More fundamentally, there are questions about what level of organisation is best for promoting the planning profession. In this respect, the RTPI seems to have been smart in devolving some capacity to its Regions and Nations, though the asymmetrical demography of the UK means that an English perspective is still likely to dominate.
I have argued before that planning institutes are too parochial and that their commitment to an international voice for the profession is too weak and marginalised. I believe that this is a direct consequence of the local/provincial basis of much planning practice and even legislation. When you are involved in international level advocacy through bodies like the Commonwealth, the EU or the UN, you quickly realise what a disadvantage this is. Architecture, surveying or engineering are not only much larger professions, but also operate practices and use concepts that are much more globally portable, and much less specific to national policy frameworks.

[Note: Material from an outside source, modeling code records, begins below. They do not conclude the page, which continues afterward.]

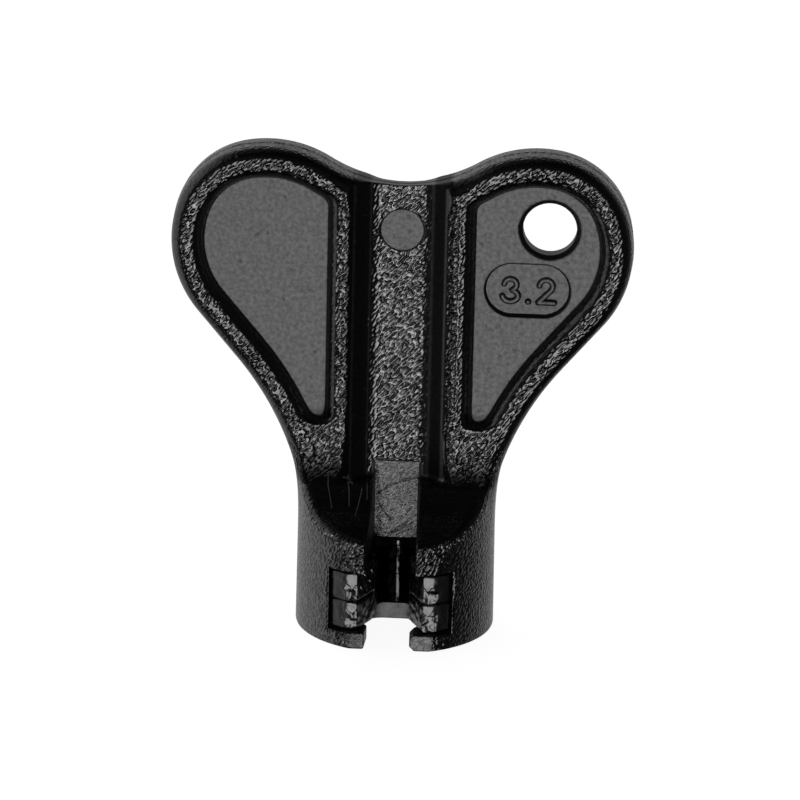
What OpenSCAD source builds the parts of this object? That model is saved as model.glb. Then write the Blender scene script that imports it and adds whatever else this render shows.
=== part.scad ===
// Spoke wrench with a moulded heart-shaped handle and two stacked steel jaw plates.
// The jaw's axis stands upright, +Z runs from the jaw's foot to the wings, and the slot opens to -Y.
// The origin is on the barrel's axis, on the flat foot that the tool stands on.

/* [Barrel] */
// Diameter of the barrel at its foot
barrel_d = 19.7; // [19.2:0.1:21]
// Slope of the barrel's moulded wall, in degrees
barrel_draft = 0.5; // [0:0.1:1]
// Height at which the scoops run out into the wing faces
scoop_top = 19; // [18.2:0.1:20]
// Radius of the scoops at the front and back of the barrel
scoop_r = 7.8; // [7.2:0.1:8.2]

/* [Wings] */
// Height at which each flank leaves the barrel
flank_z = 14.3; // [13:0.1:15]
// Angle between the flank's foot and the vertical
flank_lean = 12.5; // [10:0.5:16]
// Radius of the hollow flank
flank_r = 30.4; // [26:0.2:34]
// Angle of the straight stretch above the horizontal
flank_angle = 50; // [47:0.5:53]
// Length of the straight stretch
flank_len = 6; // [4.5:0.1:7.5]
// Radius of the lobe's lower part
lobe_low_r = 11.4; // [10.5:0.1:12.4]
// Turn of the lobe's lower part, in degrees
lobe_low_turn = 60; // [56:1:64]
// Radius of the lobe's outer shoulder
lobe_tip_r = 8.6; // [7.8:0.1:9.4]
// Turn of the lobe's outer shoulder, in degrees
lobe_tip_turn = 59; // [55:1:63]
// Radius of the lobe's top
lobe_top_r = 11.6; // [10.4:0.1:12.4]
// Turn of the lobe's top, in degrees
lobe_top_turn = 42; // [38:1:46]

/* [Rim, ribs and panels] */
// Width of the rounded rim around each wing
rim_w = 3.1; // [2.8:0.1:3.4]
// Thickness over the rim
rim_t = 5.5; // [5.3:0.1:6]
// Thickness over the two ribs beside the channel
rib_t = 5.3; // [5.1:0.1:5.6]
// Distance from the middle to each rib's crest
rib_x = 5.55; // [5.3:0.05:5.8]
// Thickness of the solid part below the panels
body_t = 5.2; // [4.8:0.1:5.25]
// Thickness between the scoops, just inside the solid part
neck_t = 5; // [4.4:0.1:5.1]
// Thickness of the flat panels
panel_t = 2.3; // [1.8:0.1:2.8]
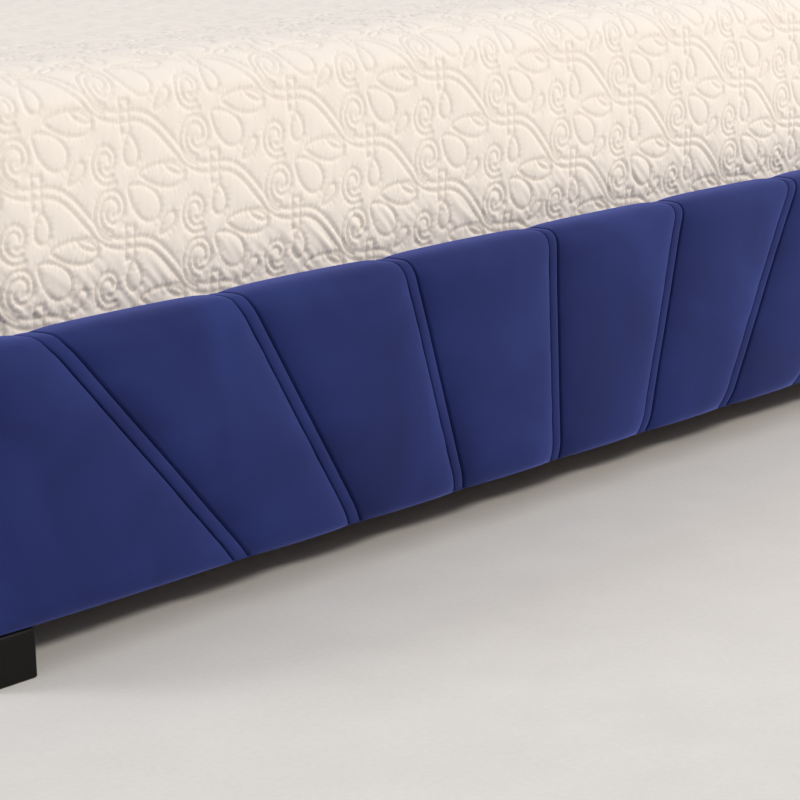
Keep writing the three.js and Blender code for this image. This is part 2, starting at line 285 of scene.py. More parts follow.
# offsets are the columns' distances from a seam in mm, and between and ends are the columns between two seams
# and round an end. The face keeps one row in faceEvery, and the back one in backEvery of those.
fineGrid = dict(
    offsets=[0, 2.6, 4.8, 6.2, 6.8, 7.15, 7.4, 7.65, 7.9, 8.15, 8.5, 9.1, 10.3, 12, 14.5, 18, 23, 30, 40],
    between=10, ends=7, faceEvery=1, backEvery=12,
)
coarseGrid = dict(offsets=[0, 7.65, 13, 24], between=4, ends=4, faceEvery=4, backEvery=3)
# foot and slope are the seams' spacing at a panel's foot and its growth with height, reach is the last seam's
# number to each side, and proud is how far the pads stand past the cover's box
fans = {
    "footboard": dict(foot=164.3, slope=0.3096, reach=3, proud=5),
    "headboard": dict(foot=72.0, slope=0.1516, reach=3, proud=0),
    "plain": dict(foot=0.0, slope=0.0, reach=-1, proud=0),
}


def ellipseArc(centre, deep, tall, start, stop, count, power=2):
    # A stretch of |x / deep| ^ power + |z / tall| ^ power = 1, where (x, z) = (deep cos a, tall sin a) with
    # each cosine and sine raised to 2 / power. Its normal is that sum's slope. A power over 2 squares it up.
    angle = np.radians(np.linspace(start, stop, count))
    unit = np.stack([np.cos(angle), np.sin(angle)], -1)
    unit = np.sign(unit) * np.abs(unit) ** (2 / power)
    normal = np.sign(unit) * np.abs(unit) ** (power - 1) / [deep, tall]
    normal /= np.linalg.norm(normal, axis=1, keepdims=True)
    return np.concatenate([centre + unit * [deep, tall], normal], 1)


def straight(start, stop, normal, count):  # evenly spaced points between two places, all with one normal
    return np.concatenate([np.linspace(start, stop, count), np.broadcast_to(normal, (count, 2))], 1)


def sectionRing(depth, height, tall, faceRows, backEvery):
    # A panel's section as a closed ring: along its underside, a quarter ellipse, up the show face, half an
    # oval over the top, and the same down the back. Each point has its depth, height and normal. climb is the
    # length along the cloth, which is the same as the height on the show face.
    half, deep, foot = depth / 2, padding["footDeep"], padding["footTall"]
    under, bend, over = sectionRows["under"], sectionRows["foot"], sectionRows["top"]
    backRows = (faceRows - 1) // backEvery + 1
    parts = [
        straight((0, 0), (-half + deep, 0), (0, -1), under)[:-1],
        ellipseArc((-half + deep, foot), deep, foot, 270, 180, bend)[:-1],
        straight((-half, foot), (-half, height - tall), (-1, 0), faceRows)[:-1],
        ellipseArc((0, height - tall), half, tall, 180, 0, over, padding["topPower"])[:-1],
        straight((half, height - tall), (half, foot), (1, 0), backRows)[:-1],
        ellipseArc((half - deep, foot), deep, foot, 0, -90, bend)[:-1],
        straight((half - deep, 0), (0, 0), (0, -1), under)[:-1],
    ]
    ring = np.concatenate(parts)
    steps = np.linalg.norm(np.diff(ring[:, :2], axis=0), axis=1)
    climb = np.concatenate([[0], np.cumsum(steps)])
    return ring, climb - climb[faceStart] + foot


def capFaces(faceRows, backEvery, rows, columns, column, turned):
    # The flat end of a panel: each stretch of the back's outline joined to the same stretch of the front's.
    under, halfTop = sectionRows["under"], (sectionRows["top"] - 1) // 2
    top = faceStart + faceRows - 1
    back = top + 2 * halfTop
    backRows = (faceRows - 1) // backEvery
    pairs = [(list(range(under + 1)), list(range(rows - under, rows)))]
    pairs += [([i, i + 1], [rows - i - 1, rows - i]) for i in range(under, faceStart)]
    for step in range(backRows):
        first = faceStart + step * backEvery
        behind = back + backRows - step
        pairs.append((list(range(first, first + backEvery + 1)), [behind - 1, behind]))
    pairs += [([top + i, top + i + 1], [back - i - 1, back - i]) for i in range(halfTop)]
    faces = []
    for front, behind in pairs:
        loop = [row * columns + column for row in dict.fromkeys(front + behind)]
        faces.append(loop[::-1] if turned else loop)
    return faces


def panelColumns(fan, grid, climb, faceEnd, half):
    # Columns follow the seams at fixed distances, and share out the room between them. Past the face's end
    # the spacing grows only by 1 - exp(-length / fade), so the seams run almost straight over the top.
    fade = padding["fanFade"]
    over = np.maximum(climb - faceEnd, 0)
    spacing = fan["foot"] + fan["slope"] * (np.clip(climb, 0, faceEnd) + fade * (1 - np.exp(-over / fade)))
    numbers = range(-fan["reach"], fan["reach"] + 1) if fan["reach"] >= 0 else []
    seams = [(number * spacing, math.hypot(1, number * fan["slope"])) for number in numbers]
    sides = np.array([-offset for offset in grid["offsets"][:0:-1]] + grid["offsets"])
    share = np.linspace(0, 1, grid["between"])[:-1]
    left, groups = np.full_like(climb, -half), []
    for middle, tilt in seams:
        near = middle[:, None] + sides * tilt
        groups += [left[:, None] * (1 - share) + near[:, :1] * share, near[:, :-1]]
        left = near[:, -1]
    spans = 1 if seams else 5  # a plain panel is one wide span
    share = np.linspace(0, 1, spans * grid["between"])
    groups.append(left[:, None] * (1 - share) + half * share)
    return np.concatenate(groups, 1), seams


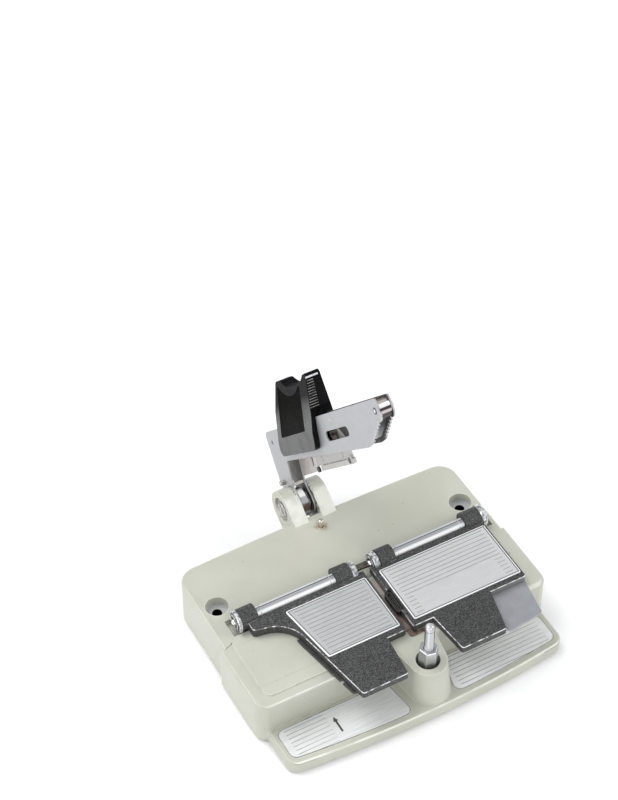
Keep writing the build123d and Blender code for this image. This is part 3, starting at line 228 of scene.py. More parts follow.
def facing(tree, way):
    """How far the surface faces along a way: 1 is straight along it, and 0 square to it."""
    return vector_value(tree, "DOT_PRODUCT", shade(tree, "TexCoord").outputs["Normal"], way)


def edge_mask(tree, radius, low=0.004, high=0.06):
    """Mask of the places near an outer or inner edge."""
    rounded = shade(tree, "Bevel", {"Radius": radius}, samples=4).outputs["Normal"]
    plain = shade(tree, "NewGeometry").outputs["Normal"]
    same = vector_value(tree, "DOT_PRODUCT", rounded, plain)
    return ramp(tree, minus(tree, 1.0, same), low, high)


def relief(tree, shader, height, depth):
    """Bumps of a depth in metres on the shader's surface."""
    bump = shade(tree, "Bump", {"Height": height, "Distance": depth, "Strength": 1.0})
    feed(tree, shader, Normal=bump.outputs["Normal"])


def finished(mesh, name, body, finish, sharp=30.0):
    """Makes a piece of a bmesh: smooth but for its sharp edges, with its finish, riding on its body."""
    data = bpy.data.meshes.new(name)
    mesh.to_mesh(data)
    mesh.free()
    data.shade_smooth()
    data.set_sharp_from_angle(angle=radians(sharp))
    data.materials.append(finish)
    piece = bpy.data.objects.new(name, data)
    bpy.context.scene.collection.objects.link(piece)
    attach(piece, body)
    return piece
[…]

Size matters. In a rapidly urbanising world, where the failures to plan today will have long lasting consequences, in many countries there is little prospect of being able to sustain a professional planning institute with the resources to effectively input to policy-making. If Canada can no longer do it, what hope is there for the many countries where urbanisation is running at 3% plus each year and there is either no body representing planners, or the number of members of the professional planning institute is less than 50? A global body, with the staffing resource to enable it to speak credibly for planning, but with links into and beyond the national professional planning institutes is needed.
From Sandy James:
Yes, it is a very sad situation. And it requires patience, mediative skills, and good communication to solve. All things we should be good at.